The Post has omitted important facts in other recent reports on Israel.

A May 17, 2019 article on attempts by anti-Israel activists to boycott Eurovision describes the boycott, divestment and sanctions (BDS) movement as merely advocating “a cultural boycott of Israel over its treatment of Palestinians and the Israeli occupation of lands the Palestinians hope to make a future state (“Israel brushes off Eurovision boycott calls with a big assist from Madonna).” Yet, the same day that The Post’s article was published, The New York Times reported that the “German parliament deems BDS antisemitic.” Indeed, as CAMERA has frequently highlighted, BDS founder, co-founders and activists have explicitly stated that the goal of BDS is to end the Jewish nation of Israel, which they seek to delegitimize and single out for opprobrium.
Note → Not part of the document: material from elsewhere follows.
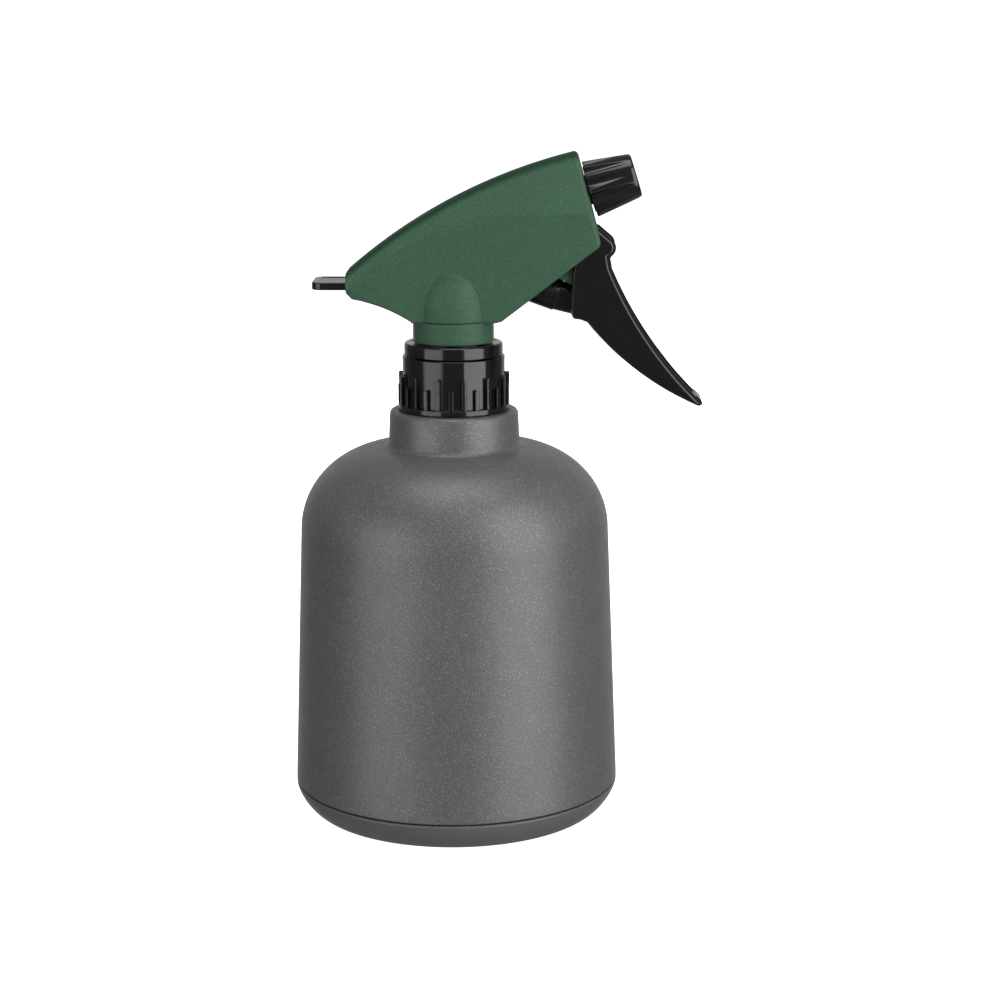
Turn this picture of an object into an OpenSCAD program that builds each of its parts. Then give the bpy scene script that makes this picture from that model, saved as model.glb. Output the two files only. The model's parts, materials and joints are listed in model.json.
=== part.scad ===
// Hand mister: a trigger pump head on a round bottle.
// Millimetres. The origin is the centre of the foot, on the ground. +Z is up and +X is the way it sprays.
// Heights in the head count from the top of the bottle's neck boss, so the head stays on the bottle.

/* [Bottle] */
// Largest diameter of the bottle, at the top of its foot
bottle_d = 100.5; // [98:0.5:103]
// Diameter of the flat that stands on the ground
foot_d = 87.4; // [84:0.2:90]
// Height of the upper end of the tapered wall
wall_top_z = 88.6; // [86:0.2:92]
// Radius of the wall at its upper end
wall_top_r = 47.3; // [46.5:0.1:48]
// Height of the rounded shoulder
shoulder_h = 25.7; // [24:0.1:28]
// Radius of the plain boss below the neck
boss_r = 20.0; // [18.8:0.1:21]
// Height of the plain boss, measured from the shoulder
boss_h = 11.4; // [10:0.1:13]
// Wall thickness of the bottle
bottle_wall = 1.3; // [1:0.1:1.8]
// Height of the joint between the bottle and its base cup
base_joint_z = 9.0; // [8.8:0.1:9.4]

/* [Collar] */
// Radius over the grip ribs
collar_r = 17.0; // [16.8:0.1:17.4]
// Height of the screw collar
collar_h = 16.5; // [16.4:0.05:16.6]
// Number of grip ribs, alternately tall and short
rib_count = 26; // [12:2:30]
// Rise of the neck thread in one turn
neck_lead = 3.2; // [2.8:0.1:3.6]

/* [Shroud] */
// Wall thickness of the shroud
shroud_wall = 1.4; // [1.2:0.1:1.5]
// Half width along the side crease
shroud_half_w = 10.0; // [9.8:0.1:10.6]
// Half width of the top face at the front
top_half_front = 5.6; // [5:0.1:6.5]
// Half width of the top face at the rear
top_half_rear = 8.6; // [8:0.1:9]

/* [Trigger and pump] */
// Half width of the trigger
trigger_half_w = 7.8; // [7.6:0.05:7.8]
// Wall thickness of the trigger
trigger_wall = 1.5; // [1.3:0.1:1.5]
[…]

CAMERA has even sent Post staff U.S. Congressional testimony that highlights the BDS movement’s links to U.S.-designated terrorist groups.

For its part, The Washington Post seems intent on boycotting facts that detract from its chosen narrative of Palestinian victimhood and infantilization. The newspaper’s inability—or perhaps unwillingness—to tell the full truth raises questions about the credibility and quality of its reporting on Israel. And its selective reporting and pattern of omissions suggest that discerning readers should look elsewhere for news about the Jewish state.